Proposed front-of-package nutrition labels would help you avoid unhealthy choices
A woman looks at products on a shelf in the grocery store

The federal government is proposing a new food labelling system that could show you at a glance whether a product contains unhealthy levels of sodium, sugars and/or saturated fat. Heart & Stroke dietitian Carol Dombrow explains how this could change your trip to the grocery store.

What is front-of-package labelling?

Front-of-package (FOP) nutrition labelling is meant to help you know more about the foods and beverages you choose at the grocery store. Packaged foods would be required to show simplified nutrition information on the front of the box, bag or can, where you can easily see it and compare with other products. 

How does labelling work now in Canada?

Currently, many foods and beverages feature prominent labels showing what are called nutrient content claims — touting benefits such as “high in calcium” — or health claims such as, “A healthy diet low in saturated and trans fat may reduce the risk of heart disease.”

However, a product that qualifies for this kind of claim may also be high in nutrients such as sugar or salt, which can increase your risk of chronic disease.
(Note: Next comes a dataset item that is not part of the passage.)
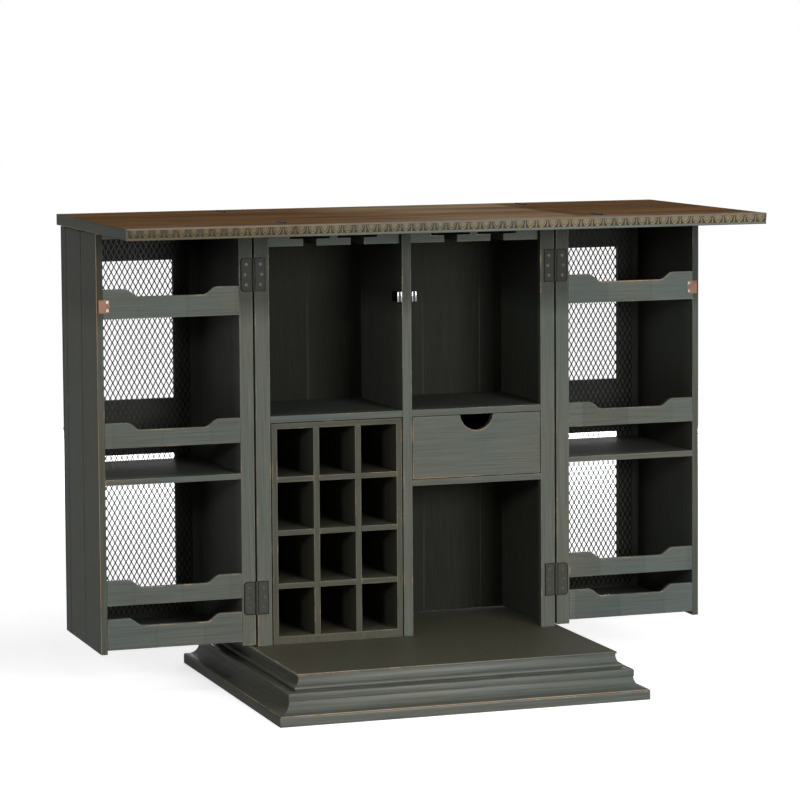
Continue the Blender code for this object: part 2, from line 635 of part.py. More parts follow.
def build_top(left_leaf, right_leaf):
    """Fixed centre of the top and its two leaves, each with a moulded front edge."""
    parts = (("top_centre", -seam + SEAM_GAP / 2, seam - SEAM_GAP / 2, (-1, 1), None),
             ("left_leaf", -leaf_outer, -leaf_inner, (-1,), left_leaf),
             ("right_leaf", leaf_inner, leaf_outer, (1,), right_leaf))
    nose = HEIGHT - TOP_NOSE_HEIGHT
    bead = top_underside + TOP_BEAD_HEIGHT
    ovolo = -top_front + OVOLO_DEPTH
    bead_front = -top_front + OVOLO_DEPTH / 2
    back = -top_board_front - TOUCH
    profile = [(back, HEIGHT), (-top_front, HEIGHT), (-top_front, nose)]
    profile += arc((ovolo, nose), (OVOLO_DEPTH, bead - nose), pi, pi / 2)[1:]
    profile += [(bead_front, bead), (bead_front, top_underside), (back, top_underside)]
    for name, low, high, sides, body in parts:
        bm = bmesh.new()
        add_box(bm, (low, high), (-top_board_front, top_back), (top_underside, HEIGHT))
        board = finish(name, bm, TOP_WOOD, body)
        form_seam_hinges(board, sides, 1 if body else -1)
        bm = bmesh.new()
        add_prism(bm, profile, "X", low, high)
        finish(name + "_moulding", bm, MOULDING_PAINT, body)


def gallery_outline(bottom, height):
    """Front outline of a gallery rail: high ends, curved ramps and a low middle; d from the hinge."""
    top = bottom + height
    steps = 2 * ARC_STEPS
    ramp = []
    for i in range(steps + 1):
        fall = (1 - cos(pi * i / steps)) / 2
        ramp.append((GALLERY_END + GALLERY_RAMP * i / steps, top - GALLERY_SCOOP * fall))
    outline = [(door_inner, bottom), (door_outer, bottom), (door_outer, top)]
    outline += [(door_outer - d, z) for d, z in ramp]
    outline += [(door_inner + d, z) for d, z in reversed(ramp)]
    outline.append((door_inner, top))
    return outline


def knob(side):
    """Turned knob on the mesh frame's outer face, near the free edge."""
    neck = KNOB_NECK_RADIUS / KNOB_RADIUS
    profile = ((0.0, 0.0), (0.62, 0.0), (0.55, 0.12), (neck, 0.25), (neck, 0.42), (0.86, 0.52),
               (1.0, 0.68), (0.95, 0.84), (0.6, 0.96), (0.0, 1.0))
    centre = Vector((side * (door_edge + door_width - KNOB_EDGE_DISTANCE), FACE + DOOR_DEPTH + TOUCH,
                     lower_opening + opening_height + MESH_MIDDLE_RAIL / 2))
    bm = bmesh.new()
    points = [bm.verts.new(centre + Vector((radius * KNOB_RADIUS, along * KNOB_PROJECTION, 0.0)))
              for radius, along in profile]
    edges = [bm.edges.new(pair) for pair in zip(points, points[1:])]
    bmesh.ops.spin(bm, geom=points + edges, cent=centre, axis=(0.0, 1.0, 0.0), angle=2 * pi,
                   steps=ROUND_SIDES, use_merge=True)
    bmesh.ops.remove_doubles(bm, verts=bm.verts, dist=1e-6)
    return bm


def spread(low, high, count):
    """Count equal steps from low to high, both ends included."""
    return [low + (high - low) * i / count for i in range(count + 1)]


def mesh_sheet(side):
    """Expanded metal: diamonds left open between slit and stretched strands, with whole margins."""
    columns = max(1, round((opening_far - opening_near) / MESH_DIAMOND_WIDTH))
    rows = max(1, round(opening_height / MESH_DIAMOND_HEIGHT))
    across = [opening_near - MESH_LAP] + spread(opening_near, opening_far, columns)
    across.append(opening_far + MESH_LAP)
    up = [lower_opening - MESH_END_LAP] + spread(lower_opening, lower_opening + opening_height, rows)
    up += spread(upper_opening, upper_opening + opening_height, rows)
    up.append(upper_opening + opening_height + MESH_END_LAP)

    bm = bmesh.new()
    grid = [[bm.verts.new((side * (door_edge + d), FACE + mesh_front, z)) for d in across] for z in up]
    cells = []
    margin = set()
    for j in range(len(up) - 1):
        for i in range(len(across) - 1):
            face = bm.faces.new((grid[j][i], grid[j][i + 1], grid[j + 1][i + 1], grid[j + 1][i]))
            if 0 < i <= columns and (0 < j <= rows or rows + 1 < j <= 2 * rows + 1):
                cells.append(face)
            else:
                margin.add(face)
    shared = [edge for edge in bm.edges if len(edge.link_faces) == 2
              and not any(face in margin for face in edge.link_faces)]
    bmesh.ops.poke(bm, faces=cells)
    bmesh.ops.dissolve_edges(bm, edges=shared, use_verts=False)
    diamonds = [face for face in bm.faces if face not in margin]
    bmesh.ops.inset_individual(bm, faces=diamonds, thickness=MESH_STRAND / 2)
    bmesh.ops.delete(bm, geom=diamonds, context="FACES")
    grown = bmesh.ops.extrude_face_region(bm, geom=bm.faces[:])
    moved = [item for item in grown["geom"] if isinstance(item, bmesh.types.BMVert)]
    bmesh.ops.translate(bm, verts=moved, vec=(0.0, MESH_THICKNESS, 0.0))
    return bm


def build_door(word, side, body):
    """One deep door: a case of boards with shelves and gallery rails, closed by a mesh panel."""

    def span(low, high):
        return side * (door_edge + low), side * (door_edge + high)

    def board(name, d, y, z):
        bm = bmesh.new()
        add_box(bm, span(*d), y, z)
        return finish(word + name, bm, FRONT_PAINT, body)

    def gallery(bottom, rise):
        bm = bmesh.new()
        outline = [(side * (door_edge + d), z) for d, z in gallery_outline(bottom, rise)]
        add_prism(bm, outline, "Y", 0.0, GALLERY_THICKNESS)
        return bm

    inside = (door_inner, door_outer)
    height = (door_bottom, door_top)
    board("_hinge_side", (0.0, HINGE_SIDE_THICKNESS), (0.0, door_back), height)
    near, far = span(door_width - OUTER_SIDE_THICKNESS, door_width)
    finish(word + "_outer_side", grooved_side(near, far, 0.0, door_back, *height), SIDE_PAINT, body)
    board("_top", inside, (0.0, door_back), (door_top - DOOR_BOARD_THICKNESS, door_top))
    board("_shelf_middle", inside, (0.0, shelf_back),
          (middle_shelf, middle_shelf + DOOR_MIDDLE_SHELF_THICKNESS))

    behind_lap = GALLERY_THICKNESS - GLUED_LAP
    for name, bottom, rise, back in (("_floor", door_floor, LOWER_GALLERY_HEIGHT, door_back),
                                     ("_shelf_upper", upper_shelf, UPPER_GALLERY_HEIGHT, shelf_back)):
        shelf = board(name, inside, (behind_lap, back), (bottom, bottom + DOOR_BOARD_THICKNESS))
        combine(shelf, word + name + "_gallery", gallery(bottom, rise), "UNION")
    finish(word + "_gallery_lower", gallery(lower_gallery, FREE_GALLERY_HEIGHT), FRONT_PAINT, body)
    finish(word + "_gallery_middle", gallery(middle_gallery, FREE_GALLERY_HEIGHT), FRONT_PAINT, body)

    frame = board("_mesh_frame", (0.0, door_width), (mesh_frame_front, DOOR_DEPTH), height)
    windows = bmesh.new()
    for bottom in (lower_opening, upper_opening):
        add_box(windows, span(opening_near, opening_far),
                (mesh_frame_front - GLUED_LAP, DOOR_DEPTH + GLUED_LAP), (bottom, bottom + opening_height))
    combine(frame, word + "_mesh_frame_windows", windows)
    finish(word + "_mesh", mesh_sheet(side), MESH_STEEL, body)
    finish(word + "_knob", knob(side), KNOB_IRON, body, smooth=True)
    build_strike_plate(word, side, body)


def build_strike_plate(word, side, body):
    """Thin plate on the door's front edge that the catch pulls on, with three screw holes."""
    outer = door_width - STRIKE_EDGE_DISTANCE
    inner = outer - STRIKE_WIDTH
    x = (side * (door_edge + inner), side * (door_edge + outer))
    bm = bmesh.new()
    add_box(bm, x, (-TOUCH - STRIKE_THICKNESS, -TOUCH),
            (strike_centre - STRIKE_HEIGHT / 2, strike_centre + STRIKE_HEIGHT / 2))
    plate = finish(word + "_strike_plate", bm, COPPER, body)
    holes = bmesh.new()
    for step in (-1, 0, 1):
        centre = (side * (door_edge + inner + STRIKE_HOLE_INSET), FACE - STRIKE_THICKNESS,
                  strike_centre + step * STRIKE_HOLE_PITCH)
        add_rod(holes, "Y", centre, STRIKE_HOLE_RADIUS, 4 * STRIKE_THICKNESS, 8)
    combine(plate, word + "_strike_holes", holes)


def hinge_leaf(reach, hand, corner):
    """Leaf of a butt hinge in its own frame: pin along Z at the origin, plate off to one side in X.

    The plate lies behind the pin in Y, and is rolled round the pin into the knuckle.
    """
    far = DOOR_AXIS_FRONT - TOUCH
    near = far - DOOR_HINGE_PLATE
    outline = arc((0.0, 0.0), (DOOR_KNUCKLE_RADIUS, DOOR_KNUCKLE_RADIUS),
                  asin(far / DOOR_KNUCKLE_RADIUS), 2 * pi + asin(near / DOOR_KNUCKLE_RADIUS), 12)
    outline += [(reach, near), (reach, far)]
    bm = bmesh.new()
    add_prism(bm, [(x, y - FACE) for x, y in outline], "Z", -DOOR_HINGE_HEIGHT / 2, DOOR_HINGE_HEIGHT / 2)
    if corner:
        rims = [edge for edge in bm.edges if all(v.co.x > reach - TOUCH for v in edge.verts)
                and abs(edge.verts[0].co.z - edge.verts[1].co.z) < TOUCH]
        bmesh.ops.bevel(bm, geom=rims, offset=corner, segments=3, profile=0.5, affect="EDGES", material=-1)
    bmesh.ops.scale(bm, verts=bm.verts, vec=(hand, 1.0, 1.0))
    return bm


def build_door_hinges(word, side, body):
    """Two butt hinges: the cabinet's leaf holds the pin, and the door's leaf turns on it."""
    knuckle = DOOR_HINGE_HEIGHT / DOOR_KNUCKLES
    slot = DOOR_KNUCKLE_RADIUS + KNUCKLE_CLEARANCE
    for name, level in (("_upper", door_top - DOOR_HINGE_FROM_TOP),
                        ("_lower", door_bottom + DOOR_HINGE_FROM_BOTTOM)):
        pin = Vector((side * door_axis, FACE - DOOR_AXIS_FRONT, level))
        leaves = (("_hinge_cabinet_leaf", BODY_LEAF_REACH, -side, 0.0, 0, None),
                  ("_hinge_door_leaf", DOOR_LEAF_REACH, side, DOOR_LEAF_ROUND, 1, body))
        for ending, reach, hand, corner, first, parent in leaves:
            bm = hinge_leaf(reach, hand, corner)
            bmesh.ops.translate(bm, verts=bm.verts, vec=pin)
            leaf = finish(word + name + ending, bm, HINGE_METAL, parent, smooth=True)
            gaps = bmesh.new()
            for number in range(1 - first, DOOR_KNUCKLES, 2):
                low = level - DOOR_HINGE_HEIGHT / 2 + number * knuckle
                past_bottom = slot if number == 0 else TOUCH / 2
                past_top = slot if number == DOOR_KNUCKLES - 1 else TOUCH / 2
                add_box(gaps, (pin.x - slot, pin.x + slot),
                        (-DOOR_AXIS_FRONT - slot, -DOOR_AXIS_FRONT + slot),
                        (low - past_bottom, low + knuckle + past_top))
            combine(leaf, leaf.name + "_gaps", gaps)
            rod = bmesh.new()
            if parent:
                add_rod(rod, "Z", pin, DOOR_PIN_RADIUS + PIN_CLEARANCE, DOOR_HINGE_HEIGHT + 2 * slot, 12)
                combine(leaf, leaf.name + "_bore", rod)
            else:
                add_rod(rod, "Z", pin, DOOR_PIN_RADIUS, DOOR_HINGE_HEIGHT - TOUCH, 12)
                combine(leaf, leaf.name + "_pin", rod, "UNION")


clear_scene()
build_base_moulding()
build_plinth_top()
build_body()
build_shelves()
build_wine_rack()
build_drawer(pivot("drawer_slide", bay_centre, FACE, drawer_bottom))
build_catches()
build_top(pivot("left_leaf_axis", -seam, FACE, HEIGHT + SEAM_AXIS_RISE),
          pivot("right_leaf_axis", seam, FACE, HEIGHT + SEAM_AXIS_RISE))
for door, hand in (("left_door", -1), ("right_door", 1)):
    axis = pivot(door + "_axis", hand * door_axis, FACE - DOOR_AXIS_FRONT, door_bottom)
    build_door(door, hand, axis)
    build_door_hinges(door, hand, axis)
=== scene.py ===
"""Bar cabinet: the looks of its painted boards, waxed top, carved edge, mesh and fittings."""
from math import cos, pi, radians, sin, sqrt

import bmesh
import bpy
from mathutils import Matrix, Vector


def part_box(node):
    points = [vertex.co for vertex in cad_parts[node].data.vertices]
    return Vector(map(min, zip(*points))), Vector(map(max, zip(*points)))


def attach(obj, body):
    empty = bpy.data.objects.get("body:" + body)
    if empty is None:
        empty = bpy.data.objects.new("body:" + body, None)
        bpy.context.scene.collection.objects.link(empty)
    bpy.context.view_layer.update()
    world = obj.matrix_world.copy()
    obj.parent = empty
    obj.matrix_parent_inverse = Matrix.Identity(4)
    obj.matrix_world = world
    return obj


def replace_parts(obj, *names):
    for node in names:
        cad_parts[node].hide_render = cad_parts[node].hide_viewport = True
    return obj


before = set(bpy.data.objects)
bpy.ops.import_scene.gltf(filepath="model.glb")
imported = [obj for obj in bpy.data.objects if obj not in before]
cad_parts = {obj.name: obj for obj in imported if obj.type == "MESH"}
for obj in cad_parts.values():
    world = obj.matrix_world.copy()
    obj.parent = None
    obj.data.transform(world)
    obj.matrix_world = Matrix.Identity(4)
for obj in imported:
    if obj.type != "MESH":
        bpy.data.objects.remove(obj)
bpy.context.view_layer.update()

# Camera: a long lens, left of the cabinet and a little above its top, with the verticals kept
# upright by a small shift, as in a catalogue photograph. Its numbers are fitted to the cabinet's
# straight edges.
scene = bpy.context.scene
scene.view_settings.view_transform = "Standard"
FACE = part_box("front_stile_left")[0].y  # front of the body's and the open doors' boards
camera_data = bpy.data.cameras.new("camera")
camera_data.lens = 149.27
camera_data.sensor_width = 36.0
camera_data.shift_y = -0.1
camera_data.clip_end = 60.0
camera = bpy.data.objects.new("camera", camera_data)
camera.matrix_world = (Matrix.Translation((-2.4220, -7.0587 + FACE, 1.4707))
                       @ Matrix.Rotation(radians(-18.82), 4, "Z")
                       @ Matrix.Rotation(radians(90.0 - 4.95), 4, "X")
                       @ Matrix.Rotation(radians(-0.39), 4, "Z"))
scene.collection.objects.link(camera)
scene.camera = camera


# Floor and room: a plain pale studio floor that keeps the cabinet's shadow. The camera and shiny
# things see white; what the floor throws back onto the cabinet stays soft and low.
def tone(code):
    """The linear colour of an sRGB hex code."""
    parts = [int(code[i:i + 2], 16) / 255 for i in (0, 2, 4)]
    return (*[c / 12.92 if c <= 0.04045 else ((c + 0.055) / 1.055) ** 2.4 for c in parts], 1.0)


def add(tree, kind, values=None, **settings):
    """Add a shader node with its settings; values fill its inputs or link them.

    Inputs go by name or place. Map Range has its value at 0, the range it comes from at 1 and 2
    and the one it goes to at 3 and 4; a colour Mix has its factor at 0 and its colours at 6 and 7.
    """
    node = tree.nodes.new("ShaderNode" + kind)
    for key, value in settings.items():
        setattr(node, key, value)
    for key, value in (values or {}).items():
        if isinstance(value, bpy.types.NodeSocket):
            tree.links.new(value, node.inputs[key])
        else:
            node.inputs[key].default_value = value
    return node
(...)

The manufacturer can choose to display only the positive claims.

What changes is the government proposing?

Health Canada is proposing mandatory front-of-pack labelling for any packaged foods high in nutrients that are a public health concern, specifically:

  • sugars
  • sodium
  • saturated fat

A food that contributes 15% or more of the daily value of any of these would have to show a label on the front. Fresh foods such as vegetables, fruit, meat and fish, as well as some milk products, would not be labelled.  
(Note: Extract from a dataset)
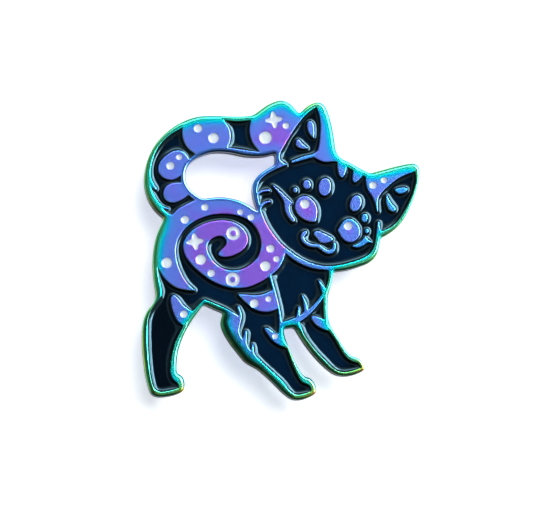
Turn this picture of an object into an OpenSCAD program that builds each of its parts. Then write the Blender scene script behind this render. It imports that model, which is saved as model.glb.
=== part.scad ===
// Enamel pin: a die-struck plated cat with soft enamel fills, two soldered
// posts and two butterfly clutches.
//
// The pin stands upright, +Z up. Its art faces -Y. The origin is on the flat
// back face, halfway between the two posts, which point along +Y.

/* [Badge] */
// Overall height of the struck plate, paws to ear tip
pin_height = 38; // [32:1:50]
// Thickness of the struck plate, back face to the top of the raised lines
plate_t = 1.8; // [1.4:0.1:2.5]
// Depth of the struck cells that hold the dark enamel
cell_depth = 0.5; // [0.3:0.05:0.7]
// How far the dark enamel lies below the raised lines
dark_sink = 0.25; // [0.1:0.05:0.28]
// Depth of the small cells that hold the white enamel
dot_depth = 0.3; // [0.2:0.05:0.5]
// How far the white enamel lies below the metal around it
white_sink = 0.06; // [0.02:0.02:0.14]

/* [Posts] */
// Radius of the post's shank
post_r = 0.55; // [0.45:0.01:0.6]
// Length of the post behind the plate
post_len = 8.6; // [7.8:0.1:10]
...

Why the focus on sugar, salt and saturated fats?

Eating foods high in these nutrients on a regular basis can lead to increased health risks such as obesity, high blood pressure and heart disease.

Canadian diets are dominated by these ultra-processed foods, like soft drinks, cookies and chicken nuggets, which add excess sodium, sugars and saturated fat to our diets. Canada’s Food Guide recommends limiting these foods and drinks because they are not part of a healthy eating pattern, yet, one-third of Canadians (35%) had increased their consumption of junk food or sweets just three months into the COVID-19 pandemic.  

Why is Heart & Stroke advocating for change?

Heart & Stroke supports this initiative for several reasons:

  • It can help consumers select healthier foods and will really help people who have difficulty with the  nutrition facts table found on the back of food packages. This could include seniors, people with low literacy, people with poor eyesight and recent immigrants who speak languages other than English. 
  • It can potentially reduce chronic disease, including heart disease and stroke.
  • It will encourage manufacturers to develop healthier products and reformulate existing foods, resulting in a healthier food supply.
  • People want to see this change! A recent poll found that 8 in 10 Canadians (81%) support the federal government requiring the packaged-food industry to include mandatory front-of-package alert labels on packaged foods indicating whether they are high in sugar, salt and/or saturated fat.

Heart & Stroke would like to see a single standardized, mandatory front-of-package labelling system that is prominently displayed on the package and does not compete with other nutrient messaging.

The label should be easy to understand, consistently located and supported by a strong education program to help consumers get to know the new system.  

The ultimate goal is to encourage Canadians to purchase more vegetables and fruit, whole grain foods and protein foods, and prepare them at home.